** Goal **
Without omitting anything, return the records precisely as given.

** The records **
=====

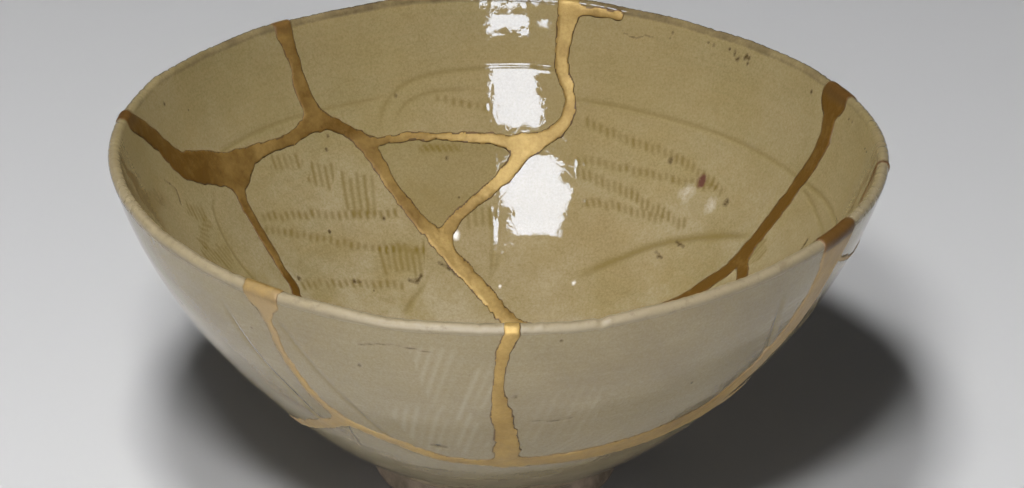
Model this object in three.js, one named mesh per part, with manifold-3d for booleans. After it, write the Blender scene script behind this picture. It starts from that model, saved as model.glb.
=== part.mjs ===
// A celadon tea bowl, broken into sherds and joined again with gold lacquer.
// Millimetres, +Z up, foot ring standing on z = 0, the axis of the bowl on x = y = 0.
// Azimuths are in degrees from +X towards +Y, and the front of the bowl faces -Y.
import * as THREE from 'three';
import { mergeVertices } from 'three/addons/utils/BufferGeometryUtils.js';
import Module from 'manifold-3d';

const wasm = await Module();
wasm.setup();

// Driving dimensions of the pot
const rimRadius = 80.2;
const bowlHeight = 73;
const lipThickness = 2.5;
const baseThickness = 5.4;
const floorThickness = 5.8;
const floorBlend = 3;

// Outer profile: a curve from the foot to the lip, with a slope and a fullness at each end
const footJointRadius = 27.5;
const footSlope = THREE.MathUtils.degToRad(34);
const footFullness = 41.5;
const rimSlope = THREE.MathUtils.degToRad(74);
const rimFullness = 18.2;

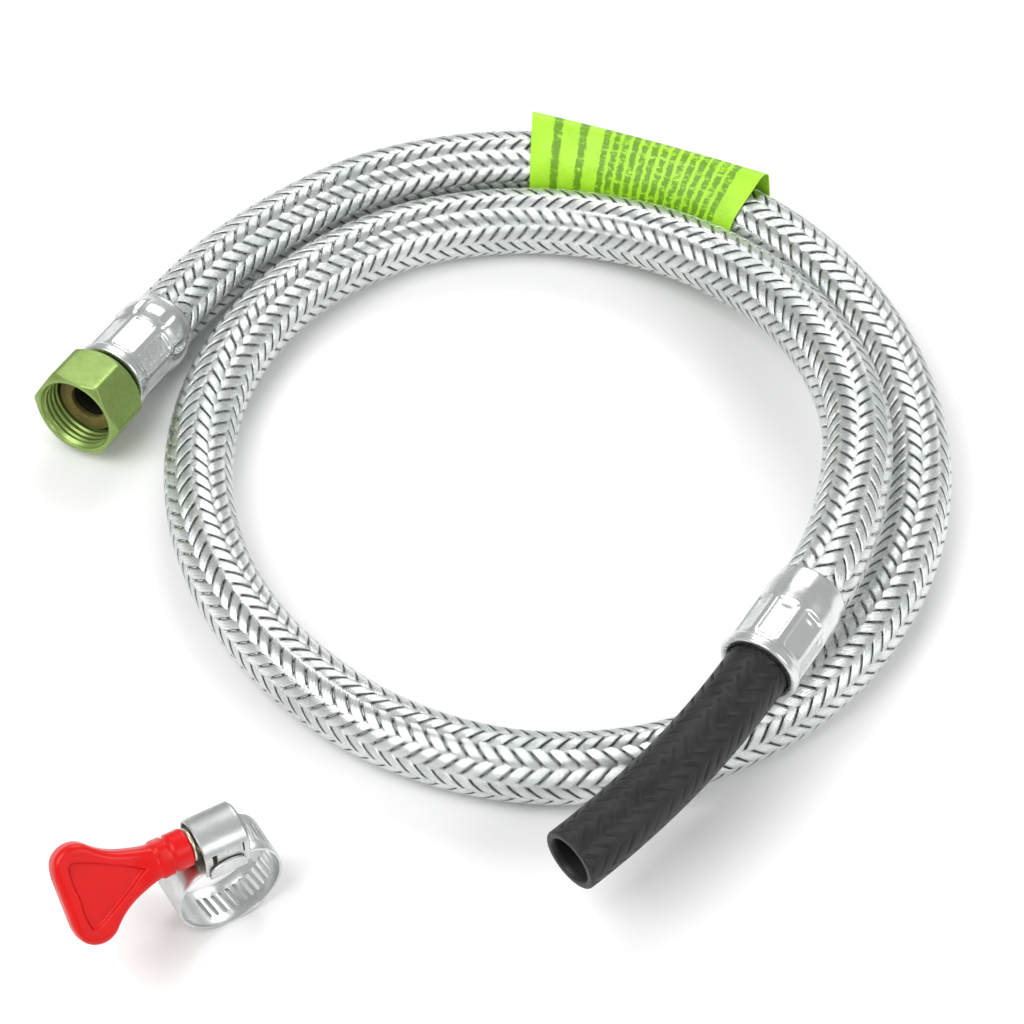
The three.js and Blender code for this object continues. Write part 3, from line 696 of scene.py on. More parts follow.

=====

** The output **
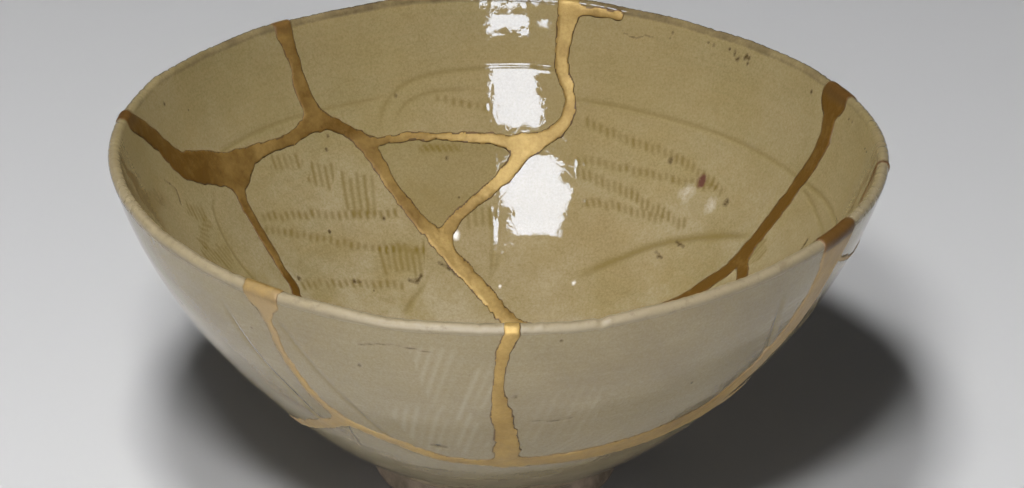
Model this object in three.js, one named mesh per part, with manifold-3d for booleans. After it, write the Blender scene script behind this picture. It starts from that model, saved as model.glb.
=== part.mjs ===
// A celadon tea bowl, broken into sherds and joined again with gold lacquer.
// Millimetres, +Z up, foot ring standing on z = 0, the axis of the bowl on x = y = 0.
// Azimuths are in degrees from +X towards +Y, and the front of the bowl faces -Y.
import * as THREE from 'three';
import { mergeVertices } from 'three/addons/utils/BufferGeometryUtils.js';
import Module from 'manifold-3d';

const wasm = await Module();
wasm.setup();

// Driving dimensions of the pot
const rimRadius = 80.2;
const bowlHeight = 73;
const lipThickness = 2.5;
const baseThickness = 5.4;
const floorThickness = 5.8;
const floorBlend = 3;

// Outer profile: a curve from the foot to the lip, with a slope and a fullness at each end
const footJointRadius = 27.5;
const footSlope = THREE.MathUtils.degToRad(34);
const footFullness = 41.5;
const rimSlope = THREE.MathUtils.degToRad(74);
const rimFullness = 18.2;

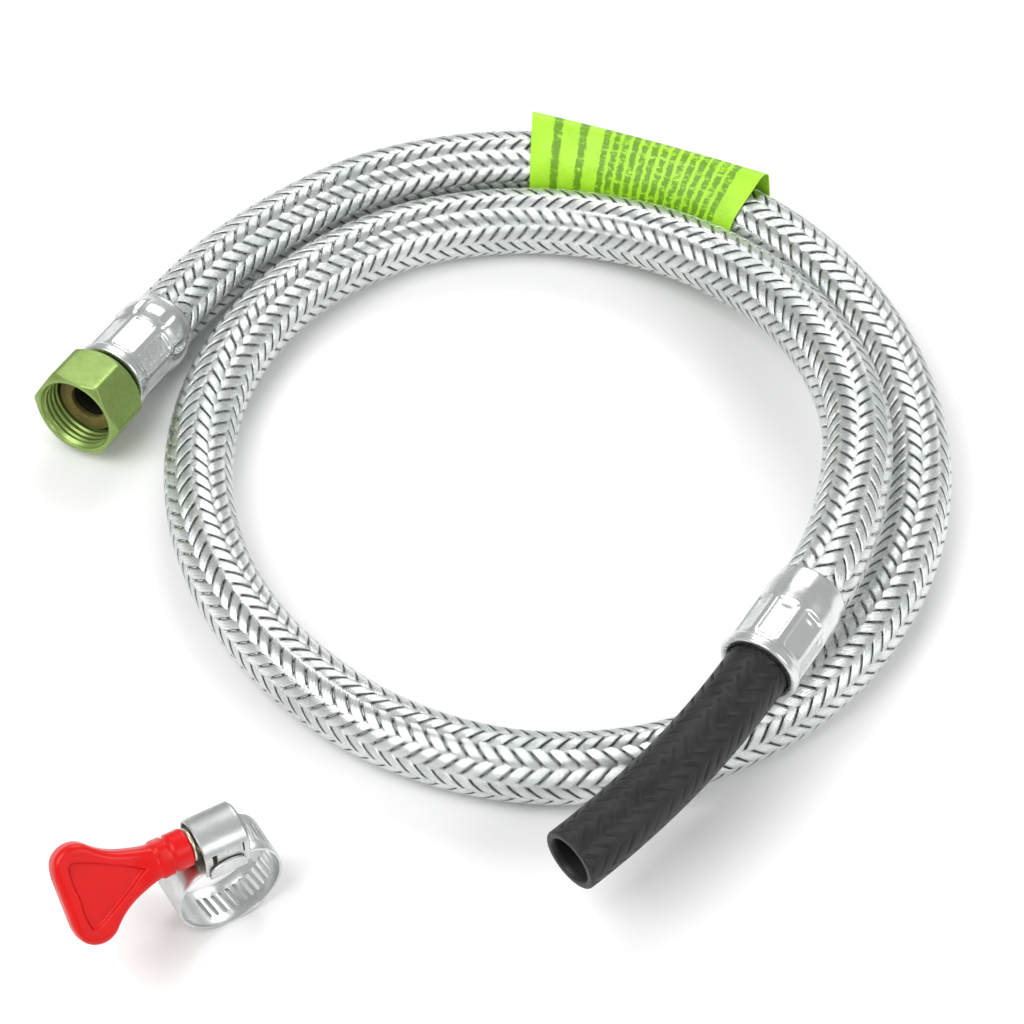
The three.js and Blender code for this object continues. Write part 3, from line 696 of scene.py on. More parts follow.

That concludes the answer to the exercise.